Introduction

In this assignment, from Starwars dataset, I would like to explore the relationship between height and mass in different genders. Height is the indipendent variable and mass is the dependent variable. Based on common sense, I suppose that the height and mass has positive relations.

Methods

Firstly, I see missing values in the data set so I need to remove them before making the plot. This step aims to minimize the bias. Secondly, I will create a scatter plot and a density plot of height and mass in genders via geom_point and geom_density().
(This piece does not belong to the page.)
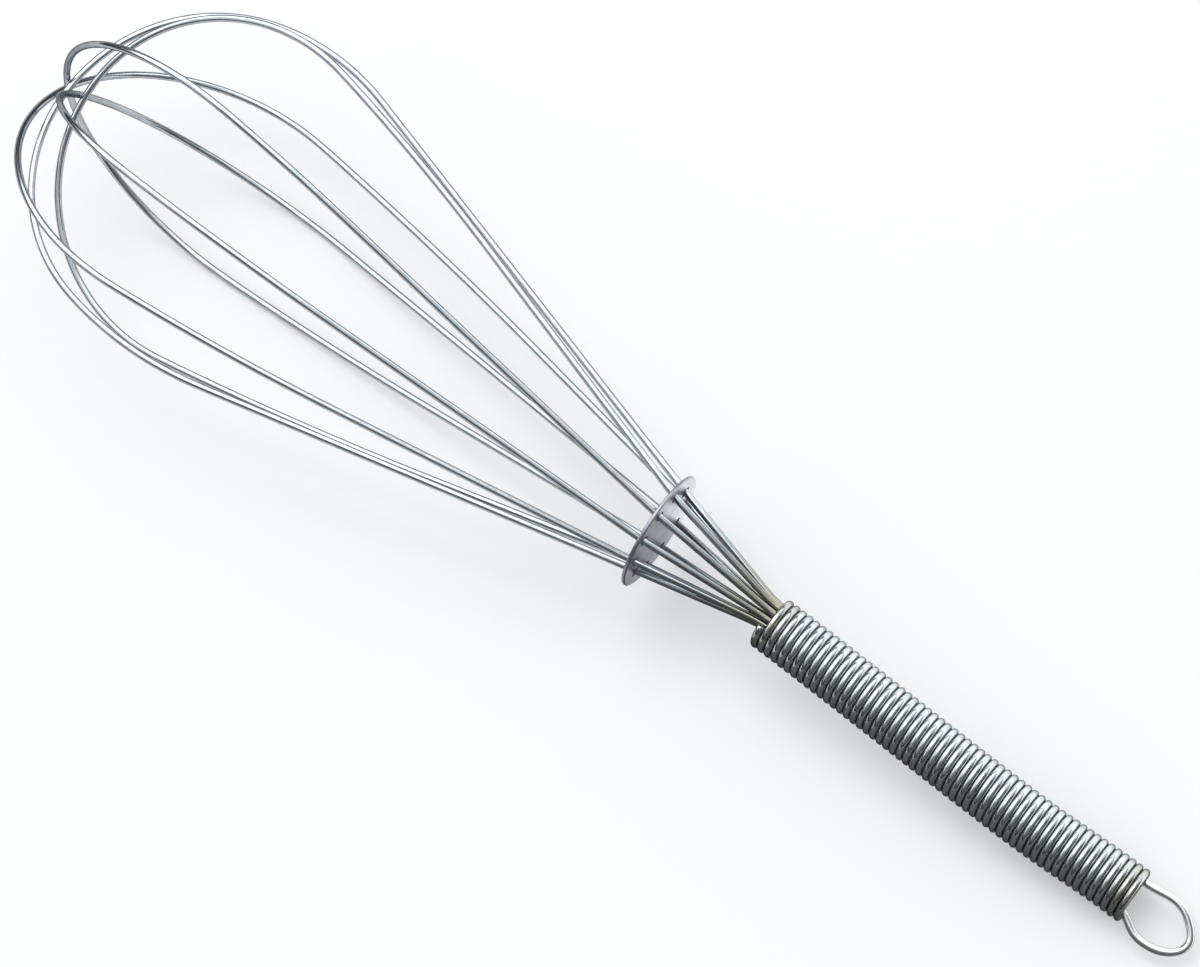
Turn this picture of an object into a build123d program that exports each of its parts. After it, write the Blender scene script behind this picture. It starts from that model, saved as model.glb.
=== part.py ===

Thirdly, a result analysis will be given in the summary.

Scatter plot

filtered_starwars <- starwars %>% 
  drop_na(height, mass)
ggplot(data = filtered_starwars) +
  geom_point(mapping = aes(x = height, 
                           y = mass, 
                           colour = gender
                           )
             ) +
  coord_cartesian(xlim = c(0, 300))

### The Linear Model of height and mass
ggplot(data = filtered_starwars, 
       mapping = aes(x = height, y = mass)
       ) + 
  geom_point() + 
  geom_smooth(method = 'lm', formula = y ~ x)

###Density Plot

### A simple density plot

ggplot(starwars, aes(height)) +
  geom_density()

### A better quality density plot by gender
filtered_data <- starwars %>%
  filter(gender %in% c("female", "male"))

ggplot(filtered_data) +
  geom_density(aes(height, fill = gender))

###Results and Summary

The scatter plot shows that height and mass have positive relationship, which means that the higher the role is, the bigger the mass he or she has. There is a outlier with the hermaphrodite gender but it does not actually affect the trend. From the density plot, we can see that most height fall between 130 to 225 across the gender, and it is approximately normal distributed.